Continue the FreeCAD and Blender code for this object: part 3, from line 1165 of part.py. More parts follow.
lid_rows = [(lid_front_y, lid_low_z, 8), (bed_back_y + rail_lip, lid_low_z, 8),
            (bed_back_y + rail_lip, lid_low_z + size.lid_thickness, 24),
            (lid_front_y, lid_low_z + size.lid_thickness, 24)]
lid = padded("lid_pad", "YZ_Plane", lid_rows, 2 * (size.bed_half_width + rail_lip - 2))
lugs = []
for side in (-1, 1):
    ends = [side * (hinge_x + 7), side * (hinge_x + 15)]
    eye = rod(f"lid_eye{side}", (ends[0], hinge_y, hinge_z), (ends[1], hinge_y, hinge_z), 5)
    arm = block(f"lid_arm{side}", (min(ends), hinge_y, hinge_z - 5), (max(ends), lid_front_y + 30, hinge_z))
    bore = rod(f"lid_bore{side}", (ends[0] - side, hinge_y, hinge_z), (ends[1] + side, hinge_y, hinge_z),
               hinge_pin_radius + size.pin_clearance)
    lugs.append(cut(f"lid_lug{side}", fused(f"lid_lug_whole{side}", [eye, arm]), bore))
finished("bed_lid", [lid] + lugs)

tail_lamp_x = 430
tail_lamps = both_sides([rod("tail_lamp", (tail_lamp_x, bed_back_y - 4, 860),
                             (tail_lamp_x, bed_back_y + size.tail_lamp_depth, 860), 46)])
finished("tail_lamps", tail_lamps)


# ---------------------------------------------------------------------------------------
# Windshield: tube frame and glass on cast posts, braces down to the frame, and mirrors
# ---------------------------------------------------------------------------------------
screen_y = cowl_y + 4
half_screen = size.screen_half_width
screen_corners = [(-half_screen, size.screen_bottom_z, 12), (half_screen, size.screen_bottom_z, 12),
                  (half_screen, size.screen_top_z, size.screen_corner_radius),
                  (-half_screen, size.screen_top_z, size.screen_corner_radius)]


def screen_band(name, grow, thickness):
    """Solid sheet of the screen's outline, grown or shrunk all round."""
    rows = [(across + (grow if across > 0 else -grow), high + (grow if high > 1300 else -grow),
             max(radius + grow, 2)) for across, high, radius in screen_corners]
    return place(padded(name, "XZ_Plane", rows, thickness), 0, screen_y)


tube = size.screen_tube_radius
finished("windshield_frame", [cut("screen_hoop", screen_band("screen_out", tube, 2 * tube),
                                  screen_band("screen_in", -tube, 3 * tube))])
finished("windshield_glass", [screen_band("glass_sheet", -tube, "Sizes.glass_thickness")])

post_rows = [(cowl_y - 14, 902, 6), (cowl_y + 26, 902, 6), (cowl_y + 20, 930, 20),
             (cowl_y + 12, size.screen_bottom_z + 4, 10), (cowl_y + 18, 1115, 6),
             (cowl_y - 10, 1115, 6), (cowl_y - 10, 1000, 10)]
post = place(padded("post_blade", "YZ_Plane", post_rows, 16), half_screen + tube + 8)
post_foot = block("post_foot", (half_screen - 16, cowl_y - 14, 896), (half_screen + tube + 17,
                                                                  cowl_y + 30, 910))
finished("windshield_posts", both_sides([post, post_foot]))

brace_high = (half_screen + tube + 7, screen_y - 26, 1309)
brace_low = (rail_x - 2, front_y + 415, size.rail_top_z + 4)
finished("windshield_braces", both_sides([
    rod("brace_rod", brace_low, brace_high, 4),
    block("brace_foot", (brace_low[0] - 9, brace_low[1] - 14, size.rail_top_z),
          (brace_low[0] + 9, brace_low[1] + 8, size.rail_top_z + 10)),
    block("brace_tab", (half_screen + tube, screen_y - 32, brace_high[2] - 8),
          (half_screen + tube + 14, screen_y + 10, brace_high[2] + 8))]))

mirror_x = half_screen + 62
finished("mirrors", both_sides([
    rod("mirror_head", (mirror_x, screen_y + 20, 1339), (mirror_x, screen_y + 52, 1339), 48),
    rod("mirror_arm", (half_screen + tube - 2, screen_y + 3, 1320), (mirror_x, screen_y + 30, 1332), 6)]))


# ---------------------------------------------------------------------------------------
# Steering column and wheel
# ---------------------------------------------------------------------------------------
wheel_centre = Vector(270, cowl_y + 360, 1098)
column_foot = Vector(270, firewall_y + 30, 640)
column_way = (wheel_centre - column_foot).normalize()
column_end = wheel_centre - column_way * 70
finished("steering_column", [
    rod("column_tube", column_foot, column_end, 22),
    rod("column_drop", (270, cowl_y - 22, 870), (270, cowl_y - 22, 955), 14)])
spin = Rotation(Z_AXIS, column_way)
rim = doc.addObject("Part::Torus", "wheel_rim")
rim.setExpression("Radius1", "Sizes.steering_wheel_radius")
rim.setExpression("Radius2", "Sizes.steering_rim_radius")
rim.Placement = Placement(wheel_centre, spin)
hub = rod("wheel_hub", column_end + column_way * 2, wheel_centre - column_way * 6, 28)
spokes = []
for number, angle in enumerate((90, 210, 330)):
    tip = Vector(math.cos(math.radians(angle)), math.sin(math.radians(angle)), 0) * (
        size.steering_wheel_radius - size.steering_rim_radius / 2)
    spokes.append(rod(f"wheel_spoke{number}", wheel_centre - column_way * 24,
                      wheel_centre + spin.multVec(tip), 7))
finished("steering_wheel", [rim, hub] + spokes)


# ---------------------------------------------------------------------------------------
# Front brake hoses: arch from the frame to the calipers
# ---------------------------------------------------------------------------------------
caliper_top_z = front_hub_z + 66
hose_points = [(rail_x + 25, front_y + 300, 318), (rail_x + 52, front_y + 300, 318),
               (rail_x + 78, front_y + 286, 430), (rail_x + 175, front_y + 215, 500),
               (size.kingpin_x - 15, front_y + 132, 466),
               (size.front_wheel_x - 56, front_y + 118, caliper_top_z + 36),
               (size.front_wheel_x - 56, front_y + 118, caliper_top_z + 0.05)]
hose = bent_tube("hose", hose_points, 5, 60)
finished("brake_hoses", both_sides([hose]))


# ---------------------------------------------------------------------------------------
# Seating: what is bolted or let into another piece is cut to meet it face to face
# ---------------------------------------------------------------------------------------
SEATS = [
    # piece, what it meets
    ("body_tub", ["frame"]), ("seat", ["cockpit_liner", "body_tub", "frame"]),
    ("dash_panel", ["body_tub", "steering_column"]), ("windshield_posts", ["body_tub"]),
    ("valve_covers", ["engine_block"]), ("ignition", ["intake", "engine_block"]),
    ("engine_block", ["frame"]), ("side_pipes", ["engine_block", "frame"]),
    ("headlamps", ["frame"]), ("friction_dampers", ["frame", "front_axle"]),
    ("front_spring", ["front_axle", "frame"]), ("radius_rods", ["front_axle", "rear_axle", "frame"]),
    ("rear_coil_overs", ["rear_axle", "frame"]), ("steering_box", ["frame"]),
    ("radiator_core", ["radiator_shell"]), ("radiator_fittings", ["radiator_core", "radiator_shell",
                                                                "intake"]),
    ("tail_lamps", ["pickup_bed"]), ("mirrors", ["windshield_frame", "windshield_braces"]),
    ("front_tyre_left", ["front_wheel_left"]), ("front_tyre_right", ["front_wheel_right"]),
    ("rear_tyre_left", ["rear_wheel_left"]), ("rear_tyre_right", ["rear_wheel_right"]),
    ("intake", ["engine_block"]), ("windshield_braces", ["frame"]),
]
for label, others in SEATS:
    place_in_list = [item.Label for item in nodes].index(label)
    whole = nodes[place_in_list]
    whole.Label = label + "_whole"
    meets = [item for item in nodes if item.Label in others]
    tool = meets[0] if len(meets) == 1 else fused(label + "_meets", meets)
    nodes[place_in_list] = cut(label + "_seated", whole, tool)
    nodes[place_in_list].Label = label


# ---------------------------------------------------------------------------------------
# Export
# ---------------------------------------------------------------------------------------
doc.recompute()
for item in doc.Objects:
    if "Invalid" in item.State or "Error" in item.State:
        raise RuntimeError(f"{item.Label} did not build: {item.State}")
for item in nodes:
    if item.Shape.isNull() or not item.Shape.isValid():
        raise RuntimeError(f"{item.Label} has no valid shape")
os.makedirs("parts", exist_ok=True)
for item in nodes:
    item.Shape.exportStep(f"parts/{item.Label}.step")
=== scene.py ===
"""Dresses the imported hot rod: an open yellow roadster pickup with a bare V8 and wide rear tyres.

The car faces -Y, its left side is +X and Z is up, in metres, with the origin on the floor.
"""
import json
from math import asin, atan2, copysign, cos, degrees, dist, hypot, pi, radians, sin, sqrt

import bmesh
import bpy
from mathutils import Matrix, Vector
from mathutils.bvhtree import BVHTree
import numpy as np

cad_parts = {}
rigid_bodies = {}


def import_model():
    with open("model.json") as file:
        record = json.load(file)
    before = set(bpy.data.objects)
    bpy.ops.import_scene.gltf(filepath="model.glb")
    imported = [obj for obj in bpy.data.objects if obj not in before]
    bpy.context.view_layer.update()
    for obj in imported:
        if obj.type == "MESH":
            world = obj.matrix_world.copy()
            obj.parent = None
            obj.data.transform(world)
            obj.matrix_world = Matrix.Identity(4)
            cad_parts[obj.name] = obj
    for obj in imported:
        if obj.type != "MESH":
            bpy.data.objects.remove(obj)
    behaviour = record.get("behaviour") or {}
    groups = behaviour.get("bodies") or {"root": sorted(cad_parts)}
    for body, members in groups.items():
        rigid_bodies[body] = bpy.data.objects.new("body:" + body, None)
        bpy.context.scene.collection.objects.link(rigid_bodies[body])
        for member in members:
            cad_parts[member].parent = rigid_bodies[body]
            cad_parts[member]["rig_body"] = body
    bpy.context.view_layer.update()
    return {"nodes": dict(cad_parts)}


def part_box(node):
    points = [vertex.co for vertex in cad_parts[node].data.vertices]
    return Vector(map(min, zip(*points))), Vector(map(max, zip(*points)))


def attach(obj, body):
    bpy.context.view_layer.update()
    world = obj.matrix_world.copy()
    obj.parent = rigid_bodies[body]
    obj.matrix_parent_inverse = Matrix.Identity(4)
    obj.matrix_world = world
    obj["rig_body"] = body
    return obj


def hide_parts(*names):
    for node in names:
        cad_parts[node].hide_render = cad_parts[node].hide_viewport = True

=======

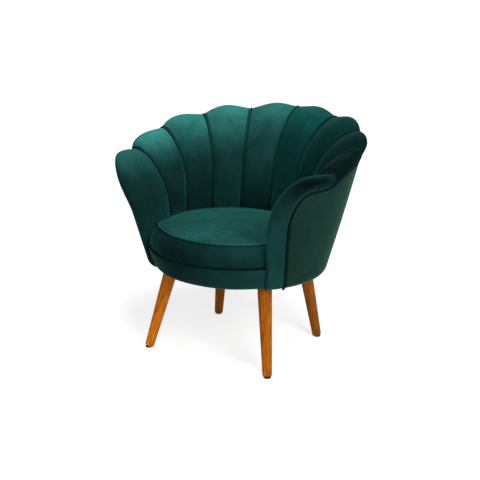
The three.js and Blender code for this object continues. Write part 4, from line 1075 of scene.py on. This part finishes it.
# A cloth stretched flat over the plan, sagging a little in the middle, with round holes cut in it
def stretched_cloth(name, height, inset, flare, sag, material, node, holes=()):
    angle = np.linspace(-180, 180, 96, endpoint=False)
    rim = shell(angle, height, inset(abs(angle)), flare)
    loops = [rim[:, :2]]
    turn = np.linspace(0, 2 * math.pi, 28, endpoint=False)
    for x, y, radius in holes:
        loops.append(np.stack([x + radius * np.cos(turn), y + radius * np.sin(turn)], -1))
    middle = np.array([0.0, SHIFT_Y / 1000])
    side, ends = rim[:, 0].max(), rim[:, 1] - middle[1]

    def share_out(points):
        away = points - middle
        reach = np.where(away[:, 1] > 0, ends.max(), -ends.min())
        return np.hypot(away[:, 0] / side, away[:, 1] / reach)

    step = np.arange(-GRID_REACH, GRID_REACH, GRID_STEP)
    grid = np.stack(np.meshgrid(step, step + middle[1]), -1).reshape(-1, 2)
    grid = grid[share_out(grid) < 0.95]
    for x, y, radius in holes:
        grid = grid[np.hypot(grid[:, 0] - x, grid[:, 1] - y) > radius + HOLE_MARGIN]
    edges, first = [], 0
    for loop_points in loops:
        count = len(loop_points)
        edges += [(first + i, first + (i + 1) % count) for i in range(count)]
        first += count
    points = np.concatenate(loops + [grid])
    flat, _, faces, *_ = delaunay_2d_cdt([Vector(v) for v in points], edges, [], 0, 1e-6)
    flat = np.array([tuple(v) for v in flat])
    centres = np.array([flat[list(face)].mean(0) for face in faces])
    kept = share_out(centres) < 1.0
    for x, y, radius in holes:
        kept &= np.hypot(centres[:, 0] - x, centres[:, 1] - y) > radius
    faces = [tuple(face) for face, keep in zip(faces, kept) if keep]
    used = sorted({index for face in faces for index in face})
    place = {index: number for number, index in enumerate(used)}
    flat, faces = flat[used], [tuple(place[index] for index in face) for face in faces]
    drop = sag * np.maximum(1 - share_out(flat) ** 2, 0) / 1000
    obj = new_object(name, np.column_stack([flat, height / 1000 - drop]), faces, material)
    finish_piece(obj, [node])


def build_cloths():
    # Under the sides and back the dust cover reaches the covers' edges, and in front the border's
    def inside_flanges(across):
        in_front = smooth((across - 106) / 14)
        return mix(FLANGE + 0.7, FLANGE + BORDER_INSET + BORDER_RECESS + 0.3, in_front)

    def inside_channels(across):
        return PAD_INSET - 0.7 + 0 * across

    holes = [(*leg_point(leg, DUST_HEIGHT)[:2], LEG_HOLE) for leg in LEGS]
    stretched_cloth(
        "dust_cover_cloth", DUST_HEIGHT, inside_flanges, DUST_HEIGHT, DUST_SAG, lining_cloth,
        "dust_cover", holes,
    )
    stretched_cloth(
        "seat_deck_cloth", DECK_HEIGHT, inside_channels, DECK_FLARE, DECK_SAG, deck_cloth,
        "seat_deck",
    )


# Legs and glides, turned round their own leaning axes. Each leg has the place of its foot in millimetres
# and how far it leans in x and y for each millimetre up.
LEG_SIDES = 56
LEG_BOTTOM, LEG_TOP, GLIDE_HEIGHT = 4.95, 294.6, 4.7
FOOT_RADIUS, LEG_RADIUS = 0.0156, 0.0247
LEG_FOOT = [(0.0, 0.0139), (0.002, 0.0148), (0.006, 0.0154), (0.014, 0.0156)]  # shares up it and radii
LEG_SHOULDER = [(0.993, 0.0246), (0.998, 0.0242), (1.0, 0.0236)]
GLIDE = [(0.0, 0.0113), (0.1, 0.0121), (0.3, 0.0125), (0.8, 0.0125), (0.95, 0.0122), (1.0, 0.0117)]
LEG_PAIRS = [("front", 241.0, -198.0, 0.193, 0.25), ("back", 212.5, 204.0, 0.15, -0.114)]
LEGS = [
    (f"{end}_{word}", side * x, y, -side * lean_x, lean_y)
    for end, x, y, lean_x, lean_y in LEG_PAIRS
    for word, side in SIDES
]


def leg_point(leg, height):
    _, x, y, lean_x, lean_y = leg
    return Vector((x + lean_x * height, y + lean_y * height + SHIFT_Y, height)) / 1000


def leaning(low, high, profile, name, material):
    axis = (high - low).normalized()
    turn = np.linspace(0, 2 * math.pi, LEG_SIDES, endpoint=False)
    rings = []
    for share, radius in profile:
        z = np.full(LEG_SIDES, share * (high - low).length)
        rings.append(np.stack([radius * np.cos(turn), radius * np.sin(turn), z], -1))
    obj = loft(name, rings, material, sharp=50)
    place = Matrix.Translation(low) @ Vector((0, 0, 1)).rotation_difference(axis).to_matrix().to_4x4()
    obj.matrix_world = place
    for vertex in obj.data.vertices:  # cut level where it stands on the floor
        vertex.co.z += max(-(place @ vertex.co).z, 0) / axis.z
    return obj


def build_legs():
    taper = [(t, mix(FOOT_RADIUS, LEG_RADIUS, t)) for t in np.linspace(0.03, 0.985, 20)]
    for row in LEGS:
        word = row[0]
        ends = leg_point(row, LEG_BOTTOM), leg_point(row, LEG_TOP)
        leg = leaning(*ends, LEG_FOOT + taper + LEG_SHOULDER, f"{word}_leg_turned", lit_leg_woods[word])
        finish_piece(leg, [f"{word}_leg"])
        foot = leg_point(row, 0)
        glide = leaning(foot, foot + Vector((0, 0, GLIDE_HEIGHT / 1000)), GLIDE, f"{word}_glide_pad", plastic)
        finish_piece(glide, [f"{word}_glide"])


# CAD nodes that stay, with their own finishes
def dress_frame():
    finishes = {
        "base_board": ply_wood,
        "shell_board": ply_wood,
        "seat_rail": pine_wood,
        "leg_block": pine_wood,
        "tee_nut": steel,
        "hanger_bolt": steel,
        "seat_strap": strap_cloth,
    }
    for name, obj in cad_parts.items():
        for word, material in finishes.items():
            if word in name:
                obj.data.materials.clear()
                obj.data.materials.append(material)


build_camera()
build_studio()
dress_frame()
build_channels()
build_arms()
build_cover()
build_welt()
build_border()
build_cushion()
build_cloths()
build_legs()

=======

▶ [Short problem] Within the listing above, locate the line containing "cad_parts[obj.name] = obj" and the line containing "cad_parts[node].hide_render = cad_parts[node].hide_viewport". Reproduce those two lines and all lines between them exactly, with nothing added.

▶ [In response]
            cad_parts[obj.name] = obj
    for obj in imported:
        if obj.type != "MESH":
            bpy.data.objects.remove(obj)
    behaviour = record.get("behaviour") or {}
    groups = behaviour.get("bodies") or {"root": sorted(cad_parts)}
    for body, members in groups.items():
        rigid_bodies[body] = bpy.data.objects.new("body:" + body, None)
        bpy.context.scene.collection.objects.link(rigid_bodies[body])
        for member in members:
            cad_parts[member].parent = rigid_bodies[body]
            cad_parts[member]["rig_body"] = body
    bpy.context.view_layer.update()
    return {"nodes": dict(cad_parts)}


def part_box(node):
    points = [vertex.co for vertex in cad_parts[node].data.vertices]
    return Vector(map(min, zip(*points))), Vector(map(max, zip(*points)))


def attach(obj, body):
    bpy.context.view_layer.update()
    world = obj.matrix_world.copy()
    obj.parent = rigid_bodies[body]
    obj.matrix_parent_inverse = Matrix.Identity(4)
    obj.matrix_world = world
    obj["rig_body"] = body
    return obj


def hide_parts(*names):
    for node in names:
        cad_parts[node].hide_render = cad_parts[node].hide_viewport = True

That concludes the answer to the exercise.